- Written exercise -
Repeat every line below exactly as it reads.

-- Start --

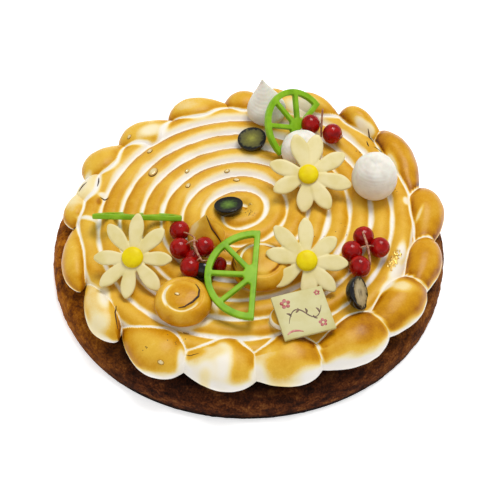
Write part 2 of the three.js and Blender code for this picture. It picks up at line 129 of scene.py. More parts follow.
# Single patches that the flame left paler or burnt browner, and a few painted highlights: across
# and along, half length, half width, turn in degrees and level.
FLAME_AND_HIGHLIGHT_MARKS = [
    (-11.8, -92, 4.8, 14, 0, 0.03), (-20, -95, 6.5, 5, 0, 0.05), (-18, -86, 9, 4.2, 4, 0.22),
    (-26.4, -85.6, 6, 3, 4, 0.5), (-20.5, -98, 3, 4, 0, 0.16),
    (-31.6, -90, 2.4, 9, 0, 0.03), (16.7, -93, 9, 7, 0, 0.46), (4, -97, 3.6, 5, 0, 0.05),
    (57, -69.5, 6.5, 5.5, 20, 0.74), (77, -46.5, 6, 4.4, 0, 0.22), (65, -62.5, 5.5, 5.5, 0, 0.62),
    (88.9, -20, 4.5, 8, 0, 0.58), (78.6, -22, 2.6, 8, -12, 0.04), (75, -35, 3.4, 8, -28, 0.04),
    (70, -44, 2.6, 7, -40, 0.05), (90, 3.3, 1.1, 5.5, -24, 0.22), (84.3, 13.9, 2, 3.4, 0, 0.08),
    (78.6, 41, 2.6, 9, 17, 0.16), (64.4, 68.8, 8, 2.8, -40, 0.1), (67.5, 66.5, 4, 3.5, 0, 0.14),
    (30, 85, 10, 7, -10, 0.08),
    (-54.3, 65.7, 9, 4, 40, 0.12), (-77, -52, 5, 15, 8, 0.26), (-71, -52, 3, 9, 8, 0.08),
    (-73, -67, 7, 6, 0, 0.16), (-65.4, -58, 1.8, 10, 0, 0.4), (-77.3, 18.6, 2.8, 2, 0, 0.06),
    (-84, 1.4, 7, 1.6, -21, 0.05), (-79.1, 14, 1.3, 2.4, 0, 0.7), (-2, 11.6, 2.2, 1.4, -30, 0.05),
    (-88, 32, 3, 5, -25, 0.05), (-16.5, -54, 2.2, 7, 10, 0.08), (-21.5, -66.5, 5, 3, 30, 0.08),
    (-31.8, -69.5, 7, 1.8, 0, 0.08),
]

# Turned profiles of the meringue on top: radius and height as shares, from the foot to the tip.
KISS = [(0, 0), (0.74, 0), (0.96, 0.15), (1.02, 0.37), (0.96, 0.59), (0.78, 0.78), (0.5, 0.89),
        (0.3, 0.92), (0.2, 0.97), (0.08, 1), (0, 1)]
CONE = [(0, 0), (0.82, 0), (1.01, 0.14), (0.96, 0.34), (0.68, 0.55), (0.34, 0.72),
        (0.13, 0.87), (0, 1)]
PEAK = [(0, 0), (0.84, 0), (1, 0.12), (0.82, 0.32), (0.52, 0.55), (0.24, 0.78), (0.05, 0.96),
        (0, 1)]
DOLLOP = [(0, 0), (0.9, 0), (1.02, 0.3), (0.95, 0.6), (0.79, 0.82), (0.7, 0.86), (0.64, 0.8),
          (0.58, 0.93), (0.3, 1), (0, 1)]
PAT = [(0, 0), (0.8, 0), (1, 0.35), (0.9, 0.75), (0.5, 1), (0, 1)]
MOUND_SIDES = 28
MOUND_FULLNESS = 1.02
LEAN_STEPS = (0.5, 0.7, 0.85)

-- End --

- Correct output -
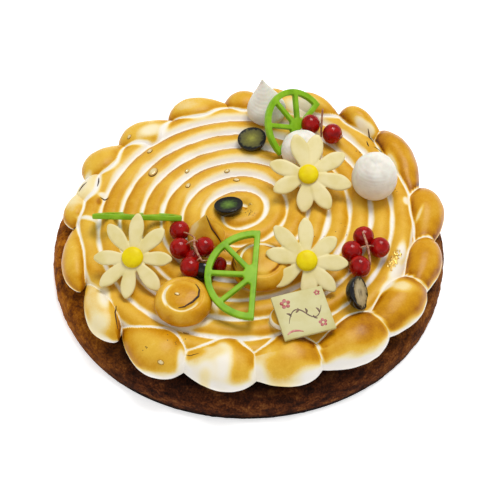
Write part 2 of the three.js and Blender code for this picture. It picks up at line 129 of scene.py. More parts follow.
# Single patches that the flame left paler or burnt browner, and a few painted highlights: across
# and along, half length, half width, turn in degrees and level.
FLAME_AND_HIGHLIGHT_MARKS = [
    (-11.8, -92, 4.8, 14, 0, 0.03), (-20, -95, 6.5, 5, 0, 0.05), (-18, -86, 9, 4.2, 4, 0.22),
    (-26.4, -85.6, 6, 3, 4, 0.5), (-20.5, -98, 3, 4, 0, 0.16),
    (-31.6, -90, 2.4, 9, 0, 0.03), (16.7, -93, 9, 7, 0, 0.46), (4, -97, 3.6, 5, 0, 0.05),
    (57, -69.5, 6.5, 5.5, 20, 0.74), (77, -46.5, 6, 4.4, 0, 0.22), (65, -62.5, 5.5, 5.5, 0, 0.62),
    (88.9, -20, 4.5, 8, 0, 0.58), (78.6, -22, 2.6, 8, -12, 0.04), (75, -35, 3.4, 8, -28, 0.04),
    (70, -44, 2.6, 7, -40, 0.05), (90, 3.3, 1.1, 5.5, -24, 0.22), (84.3, 13.9, 2, 3.4, 0, 0.08),
    (78.6, 41, 2.6, 9, 17, 0.16), (64.4, 68.8, 8, 2.8, -40, 0.1), (67.5, 66.5, 4, 3.5, 0, 0.14),
    (30, 85, 10, 7, -10, 0.08),
    (-54.3, 65.7, 9, 4, 40, 0.12), (-77, -52, 5, 15, 8, 0.26), (-71, -52, 3, 9, 8, 0.08),
    (-73, -67, 7, 6, 0, 0.16), (-65.4, -58, 1.8, 10, 0, 0.4), (-77.3, 18.6, 2.8, 2, 0, 0.06),
    (-84, 1.4, 7, 1.6, -21, 0.05), (-79.1, 14, 1.3, 2.4, 0, 0.7), (-2, 11.6, 2.2, 1.4, -30, 0.05),
    (-88, 32, 3, 5, -25, 0.05), (-16.5, -54, 2.2, 7, 10, 0.08), (-21.5, -66.5, 5, 3, 30, 0.08),
    (-31.8, -69.5, 7, 1.8, 0, 0.08),
]

# Turned profiles of the meringue on top: radius and height as shares, from the foot to the tip.
KISS = [(0, 0), (0.74, 0), (0.96, 0.15), (1.02, 0.37), (0.96, 0.59), (0.78, 0.78), (0.5, 0.89),
        (0.3, 0.92), (0.2, 0.97), (0.08, 1), (0, 1)]
CONE = [(0, 0), (0.82, 0), (1.01, 0.14), (0.96, 0.34), (0.68, 0.55), (0.34, 0.72),
        (0.13, 0.87), (0, 1)]
PEAK = [(0, 0), (0.84, 0), (1, 0.12), (0.82, 0.32), (0.52, 0.55), (0.24, 0.78), (0.05, 0.96),
        (0, 1)]
DOLLOP = [(0, 0), (0.9, 0), (1.02, 0.3), (0.95, 0.6), (0.79, 0.82), (0.7, 0.86), (0.64, 0.8),
          (0.58, 0.93), (0.3, 1), (0, 1)]
PAT = [(0, 0), (0.8, 0), (1, 0.35), (0.9, 0.75), (0.5, 1), (0, 1)]
MOUND_SIDES = 28
MOUND_FULLNESS = 1.02
LEAN_STEPS = (0.5, 0.7, 0.85)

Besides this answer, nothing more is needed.